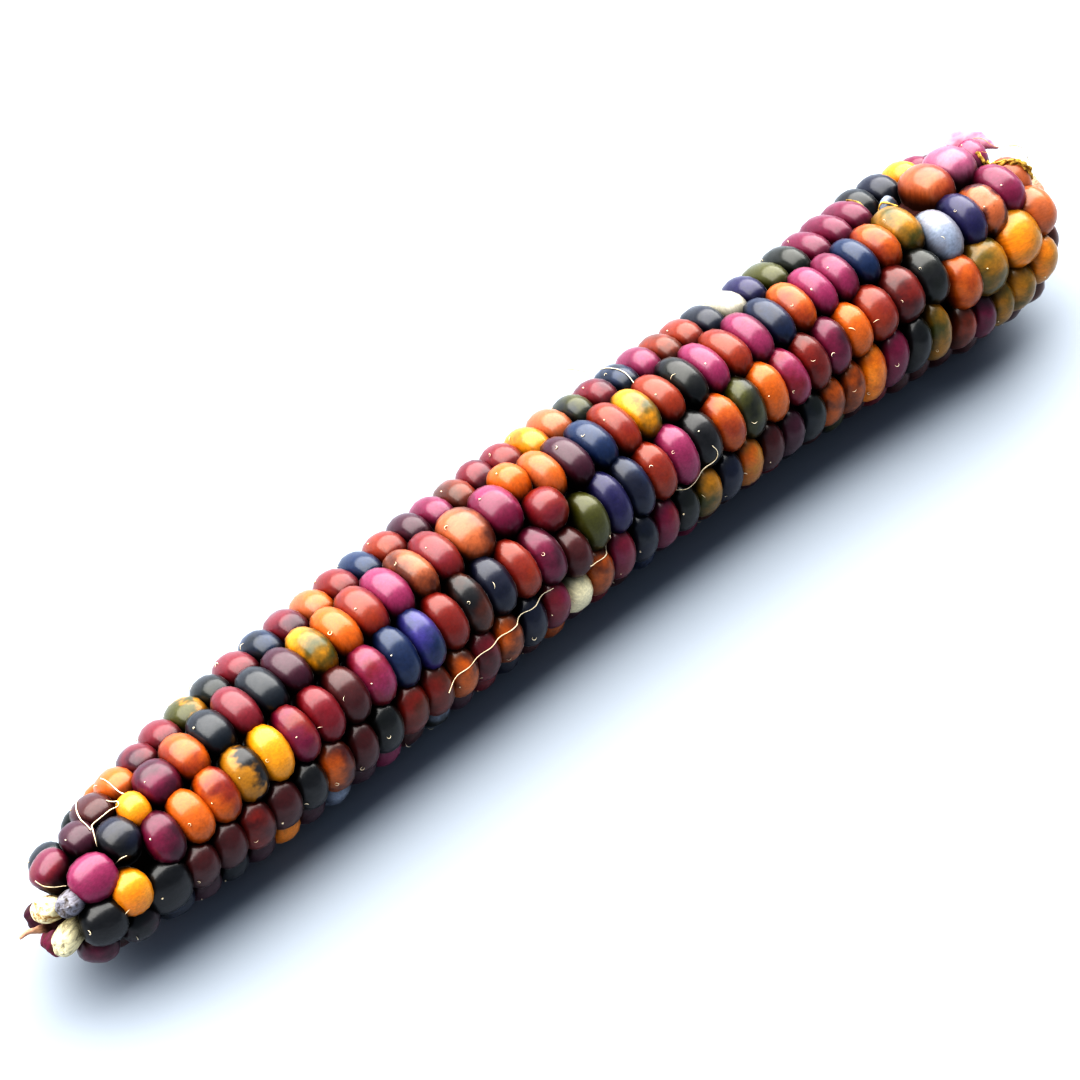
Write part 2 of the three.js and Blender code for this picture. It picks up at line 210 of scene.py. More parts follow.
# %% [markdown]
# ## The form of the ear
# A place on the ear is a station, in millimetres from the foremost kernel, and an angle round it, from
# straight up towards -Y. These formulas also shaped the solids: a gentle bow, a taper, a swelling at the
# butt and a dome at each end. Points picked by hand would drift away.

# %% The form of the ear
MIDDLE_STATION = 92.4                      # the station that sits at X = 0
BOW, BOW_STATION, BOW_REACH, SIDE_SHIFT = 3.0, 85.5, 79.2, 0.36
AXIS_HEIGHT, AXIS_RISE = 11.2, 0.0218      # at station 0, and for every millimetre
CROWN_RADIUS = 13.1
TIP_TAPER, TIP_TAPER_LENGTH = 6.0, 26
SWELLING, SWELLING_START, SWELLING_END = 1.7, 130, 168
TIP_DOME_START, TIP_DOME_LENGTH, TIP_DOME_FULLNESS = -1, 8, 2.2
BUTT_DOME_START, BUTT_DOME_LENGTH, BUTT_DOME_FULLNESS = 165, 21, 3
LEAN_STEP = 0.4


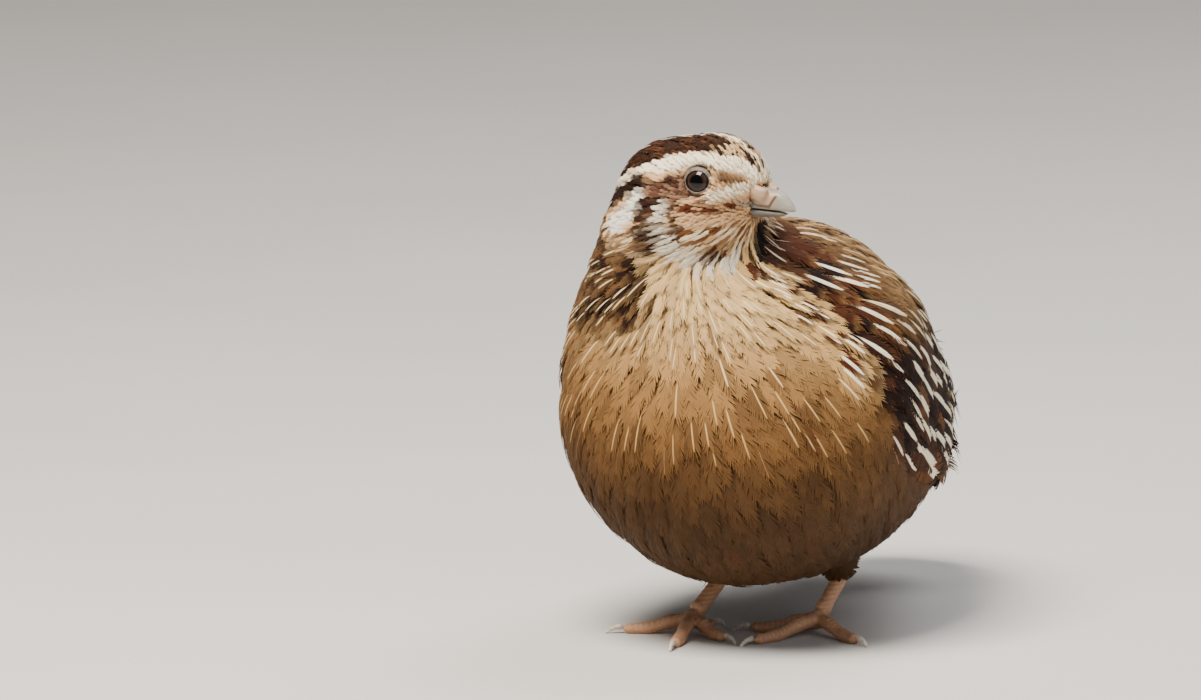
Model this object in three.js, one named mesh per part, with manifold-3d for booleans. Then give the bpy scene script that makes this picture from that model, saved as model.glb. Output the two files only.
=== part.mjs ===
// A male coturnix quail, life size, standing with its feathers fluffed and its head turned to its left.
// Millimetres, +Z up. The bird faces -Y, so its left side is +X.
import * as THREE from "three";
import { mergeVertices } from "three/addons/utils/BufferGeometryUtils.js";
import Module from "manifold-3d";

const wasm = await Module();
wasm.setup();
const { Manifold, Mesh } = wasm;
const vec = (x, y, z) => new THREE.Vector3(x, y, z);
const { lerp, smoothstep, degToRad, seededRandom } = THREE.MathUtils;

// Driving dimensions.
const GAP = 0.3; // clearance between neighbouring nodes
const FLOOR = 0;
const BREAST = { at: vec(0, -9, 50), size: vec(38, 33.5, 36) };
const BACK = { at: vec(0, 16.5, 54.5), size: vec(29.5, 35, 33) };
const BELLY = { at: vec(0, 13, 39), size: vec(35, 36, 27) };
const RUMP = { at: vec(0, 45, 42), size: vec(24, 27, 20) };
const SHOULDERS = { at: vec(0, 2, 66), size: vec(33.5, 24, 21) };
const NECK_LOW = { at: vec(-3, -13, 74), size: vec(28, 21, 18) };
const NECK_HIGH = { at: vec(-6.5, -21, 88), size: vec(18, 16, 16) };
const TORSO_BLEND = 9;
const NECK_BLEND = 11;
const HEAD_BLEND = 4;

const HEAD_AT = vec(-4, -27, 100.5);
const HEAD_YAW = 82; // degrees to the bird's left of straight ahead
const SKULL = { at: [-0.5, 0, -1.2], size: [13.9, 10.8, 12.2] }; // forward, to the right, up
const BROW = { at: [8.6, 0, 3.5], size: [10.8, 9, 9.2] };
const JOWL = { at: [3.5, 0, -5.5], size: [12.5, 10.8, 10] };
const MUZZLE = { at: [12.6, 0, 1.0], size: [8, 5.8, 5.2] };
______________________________
* [Given problem]: Repeat the material word for word from its opening line up to and including the line containing "smoothstep, degToRad, seededRandom".

* [Output]:
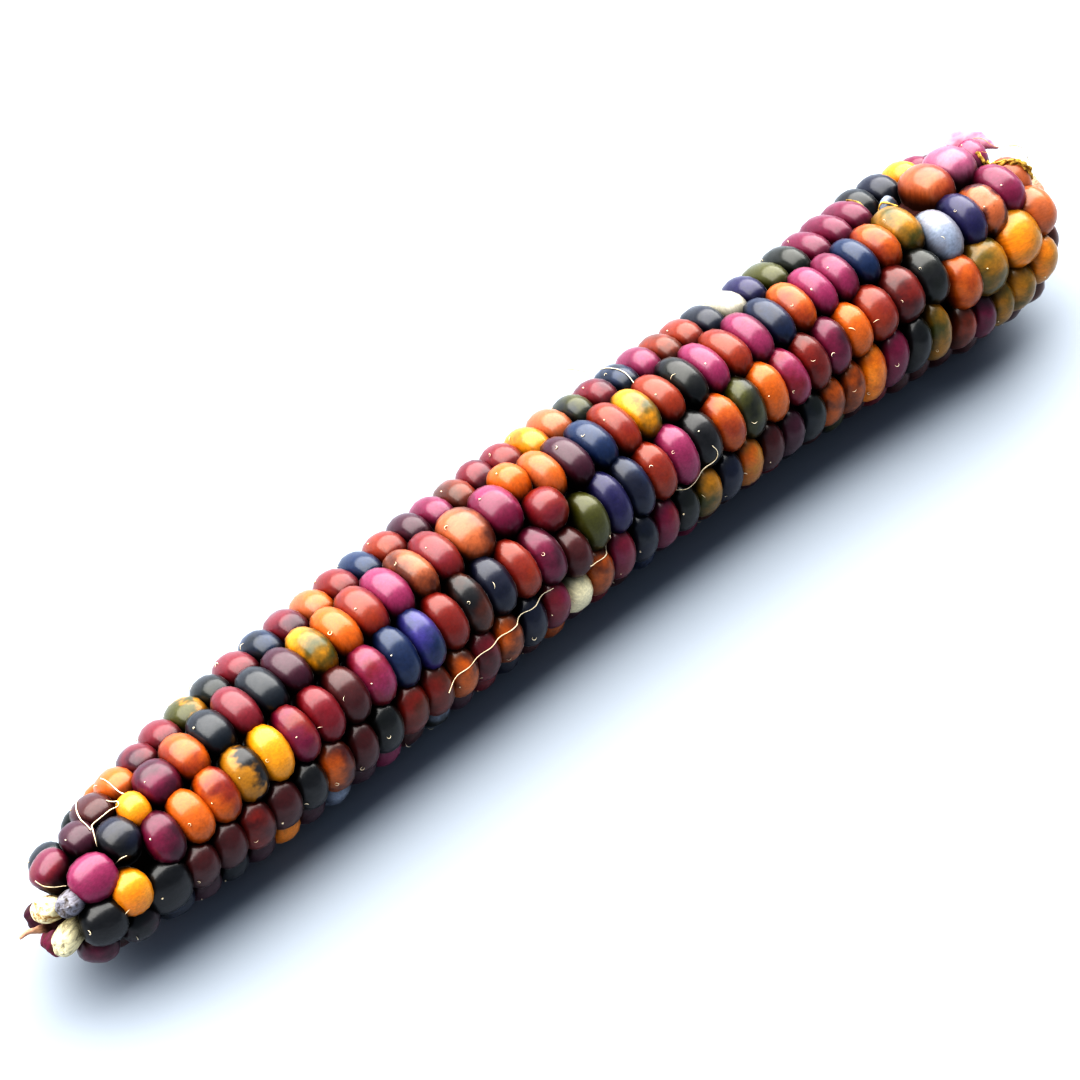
Write part 2 of the three.js and Blender code for this picture. It picks up at line 210 of scene.py. More parts follow.
# %% [markdown]
# ## The form of the ear
# A place on the ear is a station, in millimetres from the foremost kernel, and an angle round it, from
# straight up towards -Y. These formulas also shaped the solids: a gentle bow, a taper, a swelling at the
# butt and a dome at each end. Points picked by hand would drift away.

# %% The form of the ear
MIDDLE_STATION = 92.4                      # the station that sits at X = 0
BOW, BOW_STATION, BOW_REACH, SIDE_SHIFT = 3.0, 85.5, 79.2, 0.36
AXIS_HEIGHT, AXIS_RISE = 11.2, 0.0218      # at station 0, and for every millimetre
CROWN_RADIUS = 13.1
TIP_TAPER, TIP_TAPER_LENGTH = 6.0, 26
SWELLING, SWELLING_START, SWELLING_END = 1.7, 130, 168
TIP_DOME_START, TIP_DOME_LENGTH, TIP_DOME_FULLNESS = -1, 8, 2.2
BUTT_DOME_START, BUTT_DOME_LENGTH, BUTT_DOME_FULLNESS = 165, 21, 3
LEAN_STEP = 0.4


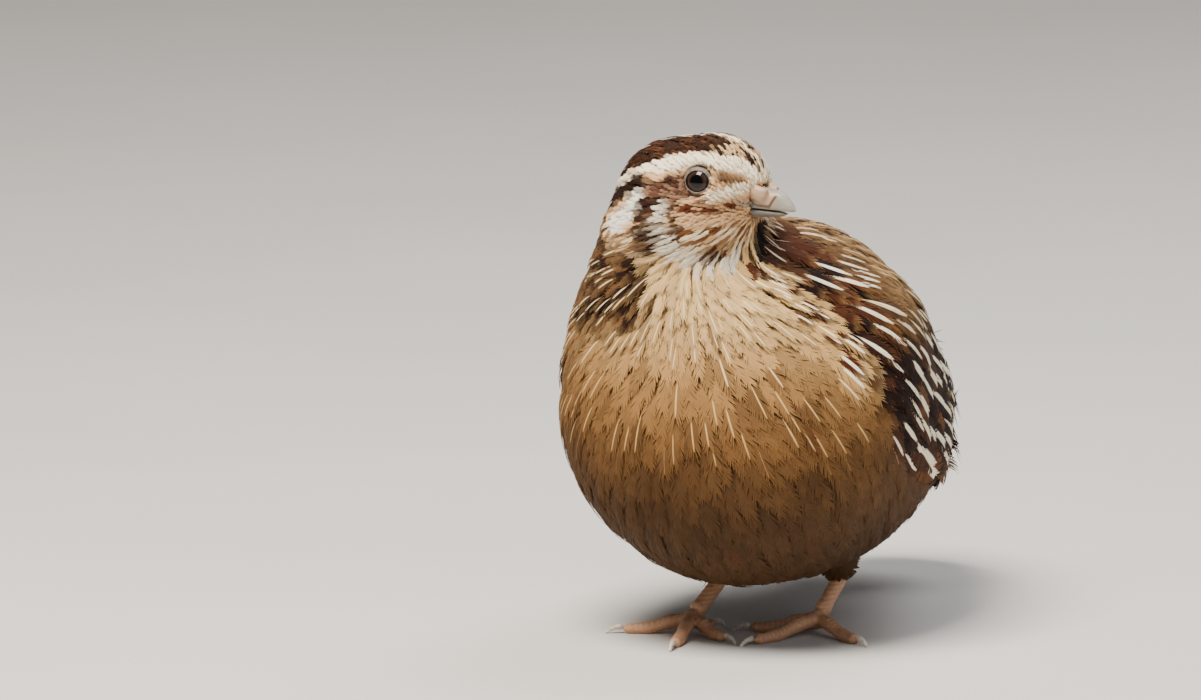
Model this object in three.js, one named mesh per part, with manifold-3d for booleans. Then give the bpy scene script that makes this picture from that model, saved as model.glb. Output the two files only.
=== part.mjs ===
// A male coturnix quail, life size, standing with its feathers fluffed and its head turned to its left.
// Millimetres, +Z up. The bird faces -Y, so its left side is +X.
import * as THREE from "three";
import { mergeVertices } from "three/addons/utils/BufferGeometryUtils.js";
import Module from "manifold-3d";

const wasm = await Module();
wasm.setup();
const { Manifold, Mesh } = wasm;
const vec = (x, y, z) => new THREE.Vector3(x, y, z);
const { lerp, smoothstep, degToRad, seededRandom } = THREE.MathUtils;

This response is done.